In 1943, mass graves with the bodies of Polish officers imprisoned in the POW camp in Kozielsk were discovered in the forest in Katyn near Smolensk. They were murdered by the NKVD. Originally, this particular event was referred to as the Katyń massacre.
In 1990, when the suspicions that the Soviet authorities also murdered prisoners from the camps in Starobelsk and Ostashkov were confirmed, the term began to denote a crime against Polish prisoners of war from three camps: in Kozelsk, Starobelsk and Ostaszków. Therefore, it broke away from a specific place of events and took on a symbolic character, associated with the extermination of Polish prisoners of war in the USSR in general.
The final formation of the concept of the Katyn massacre came in 1992, when we learned the details of those events.

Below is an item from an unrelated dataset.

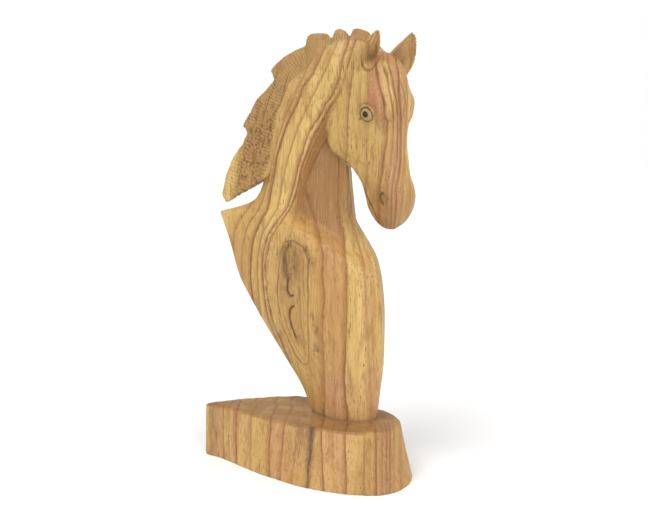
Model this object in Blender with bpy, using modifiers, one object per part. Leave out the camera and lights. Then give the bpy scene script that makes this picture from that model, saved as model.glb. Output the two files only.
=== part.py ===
"""Horse head sculpture: one solid piece of driftwood carved as head, neck, chest and leaf-shaped stand.

The figure's own tables are in steps, 350 of them to the figure's height above the stand. In them x runs
forward, y to the horse's left and z up from the top of the stand. The finished part is in metres with its
underside on z = 0.
"""
import math

import bmesh
import bpy
import numpy as np

# Driving dimensions, metres
OVERALL_HEIGHT = 0.403
STAND_HEIGHT = 0.0534
FIGURE_HEIGHT = OVERALL_HEIGHT - STAND_HEIGHT
STEPS_TALL = 350.0
STEP = FIGURE_HEIGHT / STEPS_TALL
STAND_FLARE = 0.0125
STAND_EDGE_ROUND = 0.0011
STAND_COLUMNS = 84

# How the stand's side flares: at this share of its height it has this share of the flare
FLARE_KNEE = 0.5
FLARE_AT_KNEE = 0.45

# The rim's rounding is one slanted facet and one steeper one, this share of it high and deep
RIM_FACET = 0.3

# How finely the carving is fused and how many facets it keeps
FUSE_CELL = 0.0016
FUSE_SMOOTHING = 5
CARVING_FACETS = 8300
BUST_GRID = (150, 56)
MANE_GRID = (300, 20)
HEAD_GRID = (110, 44)
EAR_GRID = (26, 22)

# The head: where its frame stands on the neck, and how far it turns to the horse's right
POLL = (79.5, -17.0, 322.5)
HEAD_TURN = math.radians(-29)

WOOD_COLOUR = (0.52, 0.36, 0.18, 1.0)
WOOD_ROUGHNESS = 0.55

# Stations across the neck and chest, 0 at the back edge and 1 at the front edge
ACROSS = (0.0, 0.10, 0.25, 0.40, 0.55, 0.70, 0.85, 0.95, 1.0)

# Neck and chest sections from the foot to the poll: back x z and front x z, half thickness at each station,
# and how far the section stands to the left
FOOT = (4.0, 9.0, 14.0, 17.0, 18.0, 17.5, 14.5, 11.0, 7.0)
CHEST = (3.5, 8.5, 15.0, 21.0, 25.0, 26.0, 21.5, 14.5, 9.0)
NECK = (5.0, 12.0, 18.0, 18.5, 17.5, 16.0, 14.0, 12.0, 9.5)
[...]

Polish prisoners of war held in the Soviet Union were murdered on the basis of the resolution of the Politburo of the Bolshevik party of 5 March 1940. This resolution also referred to the murder of thousands of Polish civilian citizens who, after the USSR's aggression against Poland in September 1939, were arrested by the Soviet political police ( NKVD) and prisoners.
Today, the concept of the Katyń massacre means the extermination of all Polish citizens carried out on the basis of the March resolution of the Soviet Politburo - both prisoners of war and prisoners. Their number is nearly 22,000 people: 14, 700 prisoners of war and 7,300 other prisoners.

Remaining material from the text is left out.